The truth is that the demand for wild animals, alive or dead, remains high, which is not good news for Africa’s animals. “Wildlife traders are running circles around us,” says Ammann, glancing at his watch because he has another appointment. “They’re fooling us, and most of them are Asian. And most of the NGOs – EIA is the exception – have operations in China or Thailand or whatever, so they can’t rock the boat too much. For an NGO, being banned from a region is a big problem. They can be the good cop but can’t afford to play the bad cop. I can afford to be that cop. The problem is getting the information out. Where and how can it make a difference?”
The only hope for elephants and rhinos and other creatures, he says, is if the risk factor is ratcheted up with some of the lynchpins ending up in jail. Hit the supply chains.

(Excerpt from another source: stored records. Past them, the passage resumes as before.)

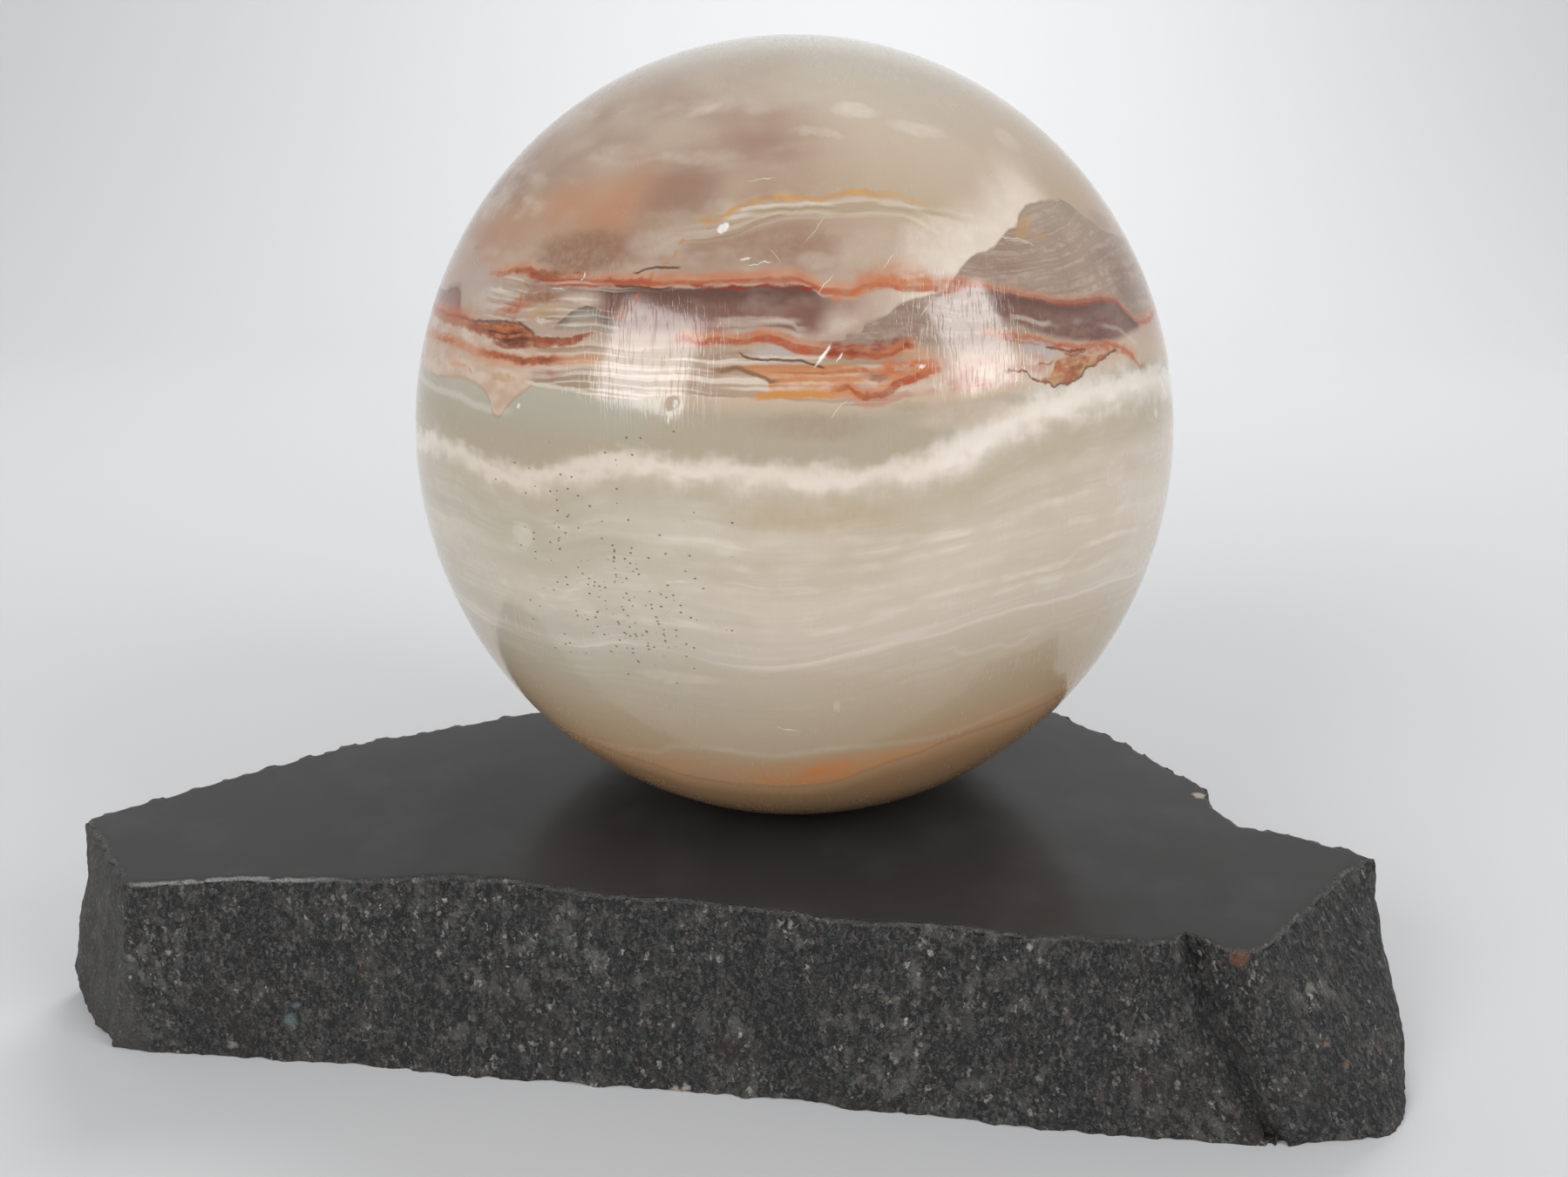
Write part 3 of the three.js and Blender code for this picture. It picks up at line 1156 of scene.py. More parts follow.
TAN = paint(194, 148, 110)
ORANGE_TAN = paint(208, 140, 88)
RIM_BROWN = paint(128, 92, 62)
TAN_TOP = [
    (-180, -23), (-110, -25), (-50, -26.5), (-23, -25.4), (-14, -23), (-5, -23.4), (5, -22.6),
    (22, -22.3), (38, -20.5), (70, -20), (120, -22), (180, -23),
]
tan_top = course(TAN_TOP)
tan_band = layer(tan_top, band_foot, 3.6, 0.7, height=soft_height)
tan_glow = both(span(2, 28, 14), calc(tree, "ADD", 0.5, blotches))
stain(both(tan_band, calc(tree, "ADD", 0.45, strength(tan_glow, 0.6))), 0.8, TAN, ORANGE_TAN, tone=tan_glow)
stain(trace(tan_top, (-24, 24), 0.05, 0.7, 30.0, height=soft_height), 0.14, PALE_LINE)
stain(trace(band_foot, (-180, 180), 0.05, 0.5, 5.0, height=soft_height), 0.25, RIM_BROWN)

# %% [markdown]
# The white cloud
#
# The middle carries a fluffy white bed, made of crystals that grew upright. It is a soft body that
# fades a long way down with a brighter core along its top, thinner at the left. The height that
# draws it is disturbed by soft blotches, a few crumbs and an upright noise.

# %% Onyx: the cloud
CLOUD_WHITE = paint(242, 230, 217)
CLOUD_SOFT = paint(220, 209, 196)
puff = calc(tree, "ADD", up, strength(calc(tree, "SUBTRACT", upright_streaks, 0.5), 0.3))
puff = calc(tree, "ADD", puff, strength(calc(tree, "SUBTRACT", blotches, 0.5), 0.8))
puff = calc(tree, "ADD", puff, strength(calc(tree, "SUBTRACT", crumbs, 0.5), 0.25))
to_right = span(24, 80, 14)
cloud_top = calc(tree, "ADD", cloud, calc(tree, "ADD", 1.4, strength(to_right, 1.6)))
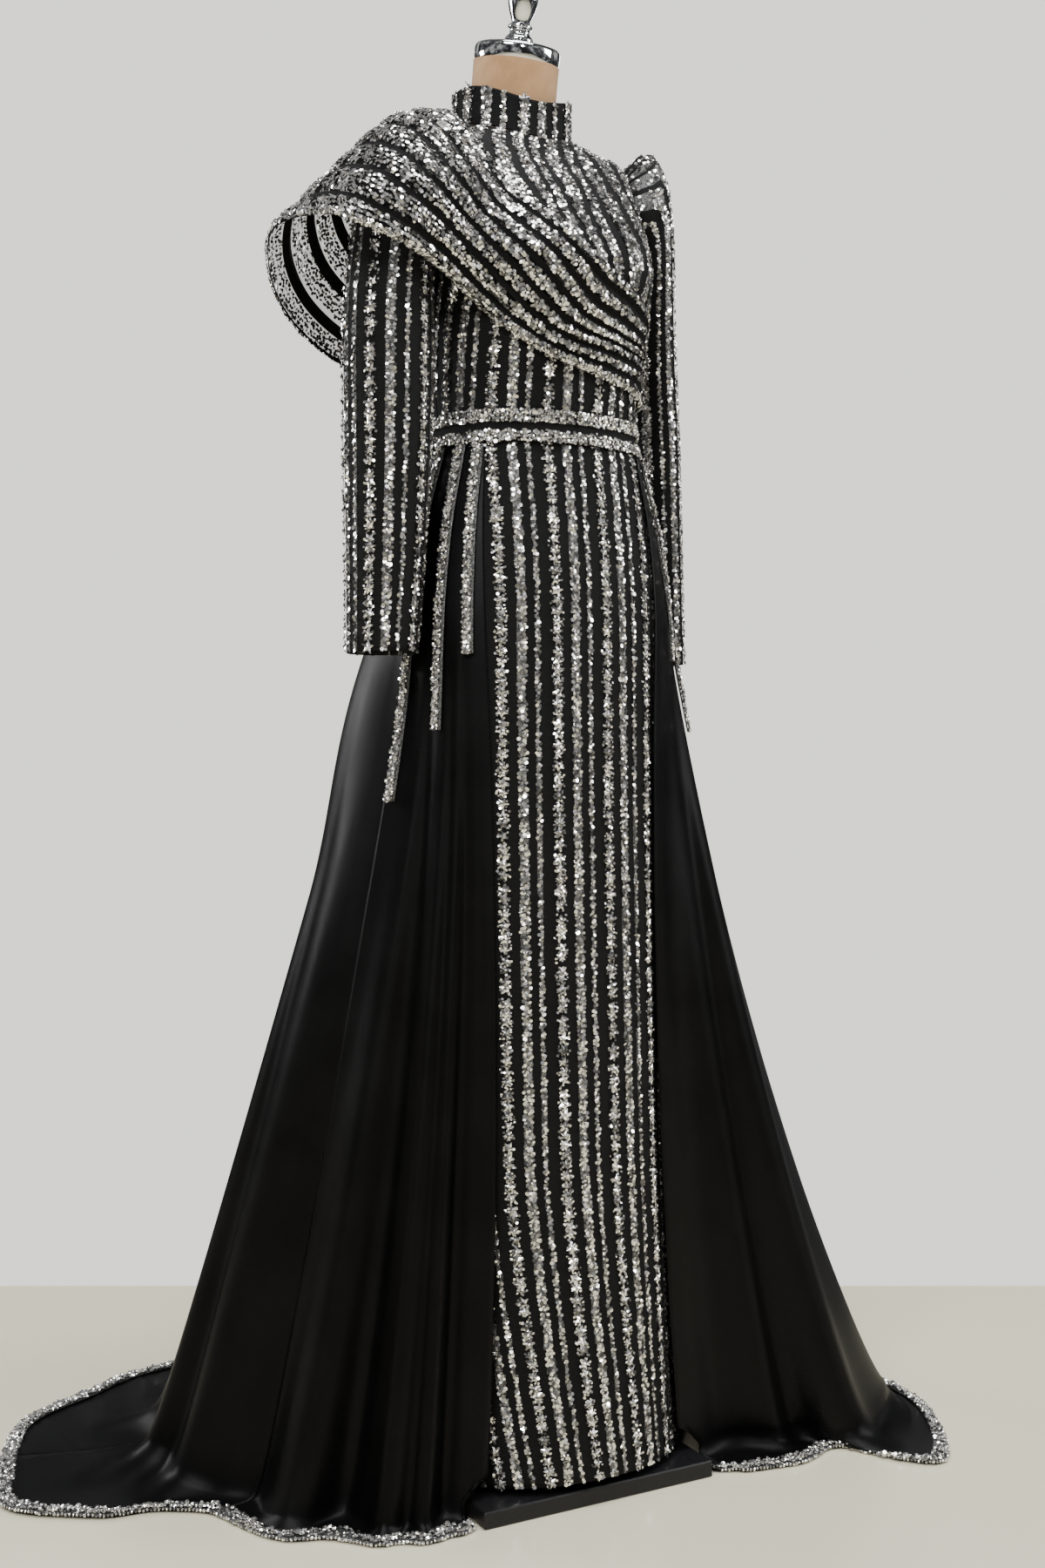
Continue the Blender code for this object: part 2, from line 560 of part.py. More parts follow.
def sleeve_ring_point(row, turn, side):
    """turn 0 is the outer or upper side, a quarter turn is the front."""
    inner, outer = Vector((row.inner_x, row.inner_z)), Vector((row.outer_x, row.outer_z))
    half = (outer - inner) / 2
    gathers = SLEEVE_GATHER_DEPTH * row.gather * math.cos(SLEEVE_GATHERS * turn)
    gathers *= max(0.0, math.cos(turn)) ** 0.5
    spot = (outer + inner) / 2 + half * math.cos(turn) * (1 + gathers / half.length)
    y = row.y - (row.half_y + gathers * 0.4) * math.sin(turn)
    return Vector((side * spot.x, y, spot.y))


def build_sleeve(name, table, side, collection):
    rows = [armhole_ring(side)]
    for row in table:
        rows.append([sleeve_ring_point(row, 2 * math.pi * index / SLEEVE_COLUMNS, side)
                     for index in range(SLEEVE_COLUMNS)])
    if side < 0:
        rows.reverse()
    add_sheet(name, rows, "beaded_net", collection, closed=True)


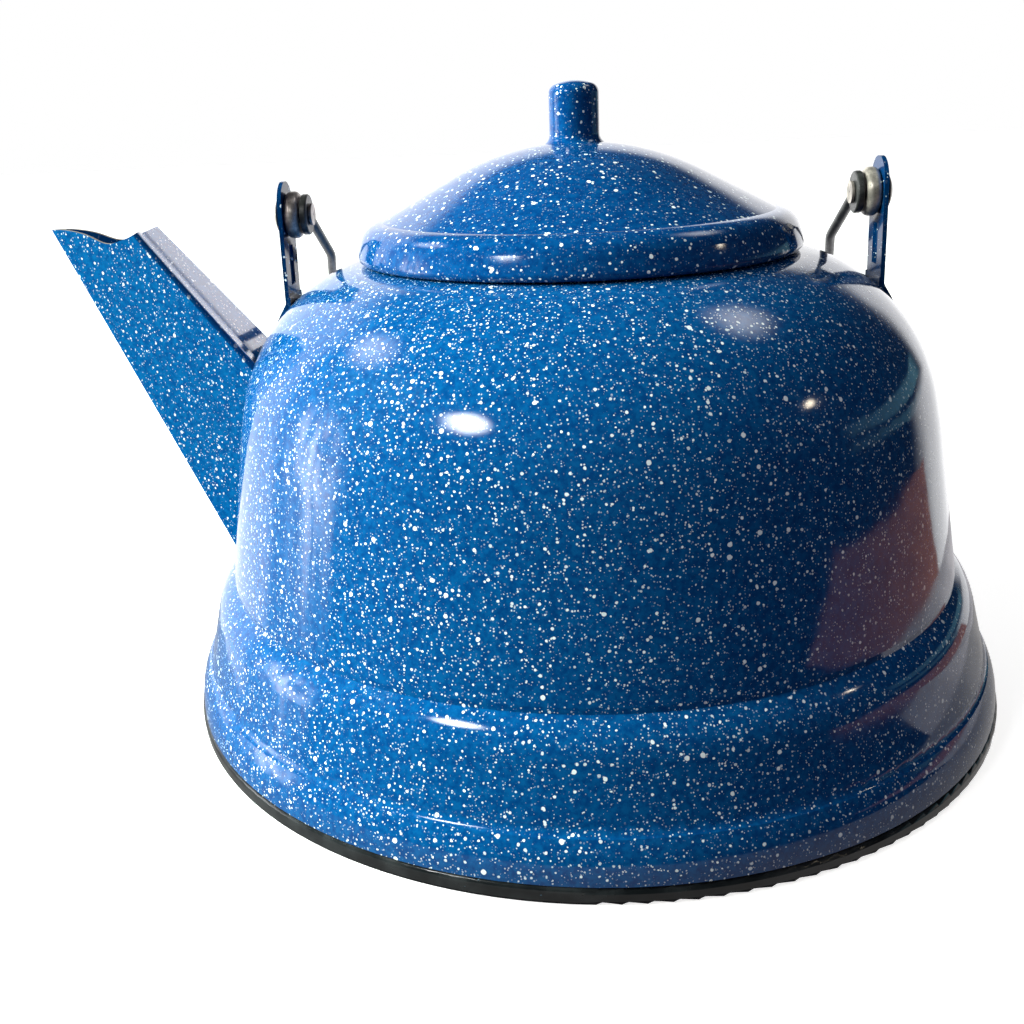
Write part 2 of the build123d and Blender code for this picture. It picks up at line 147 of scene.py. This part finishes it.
class Surface(Tree):
    """A new material that ends in one Principled shader."""

    def __init__(self, name):
        self.material = bpy.data.materials.new(name)
        self.material.use_nodes = True
        super().__init__(self.material.node_tree)
        self.nodes.clear()
        output = self.nodes.new("ShaderNodeOutputMaterial")
        self.shader = self.nodes.new("ShaderNodeBsdfPrincipled")
        self.link(self.shader.outputs["BSDF"], output.inputs["Surface"])

    def set(self, **values):
        """Put plain values on the shader, or link other nodes' outputs to it; _ stands for a space."""
        for key, value in values.items():
            socket = self.shader.inputs[key.replace("_", " ")]
            if isinstance(value, tuple):
                socket.default_value = (*value, 1.0)
            else:
                self.fill(socket, value)


# ---------------------------------------------------------------- materials

# Spots: spacing and radii in mm, a power that makes the large ones rarer, and half the soft edge in mm.
BIG_FLECKS = {"spacing": 3.2, "small": 0.10, "large": 0.60, "rarity": 1.6, "soft": 0.05}
MIDDLE_FLECKS = {"spacing": 1.38, "small": 0.04, "large": 0.37, "rarity": 1.2, "soft": 0.04}
FINE_FLECKS = {"spacing": 0.64, "small": 0.01, "large": 0.225, "rarity": 1.0, "soft": 0.04}
HOOP_SPECKS = {"spacing": 2.6, "small": 0.02, "large": 0.24, "rarity": 1.5, "soft": 0.06}
STEEL_PITS = {"spacing": 0.8, "small": 0.02, "large": 0.16, "rarity": 1.5, "soft": 0.05}

# How white the palest and the whitest fleck of each size are.
BIG_WHITE = (0.85, 1.0)
MIDDLE_WHITE = (0.6, 1.0)
FINE_PALEST, FINE_WHITEST = 0.05, 0.78
FINE_THIN_PATCH = 0.72  # what is left of the fine flecks where they are thinnest

FLECK_WHITE = (0.86, 0.92, 0.94)
FLECK_WOBBLE_MM = 0.36  # how far a fleck's outline strays from round
WOBBLE_SIZE_MM = 0.9
PATCH_SIZE_MM = 28.0
DEPTH_SIZE_MM = 1.6
SMEAR_SIZE_MM = 19.0
WAVE_SIZE_MM, WAVE_DEPTH_MM = 8.5, 0.055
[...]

“If the world really became serious about enforcement instead of becoming serious about talking about enforcement, it would be a major step in the right direction. But it will only come on the back of face loss. We have to name and shame. But for myself, I want to be able to look at myself in the mirror in the morning. So I keep telling the facts and truth as I see them, knowing fully well that I will not win any popularity contests.”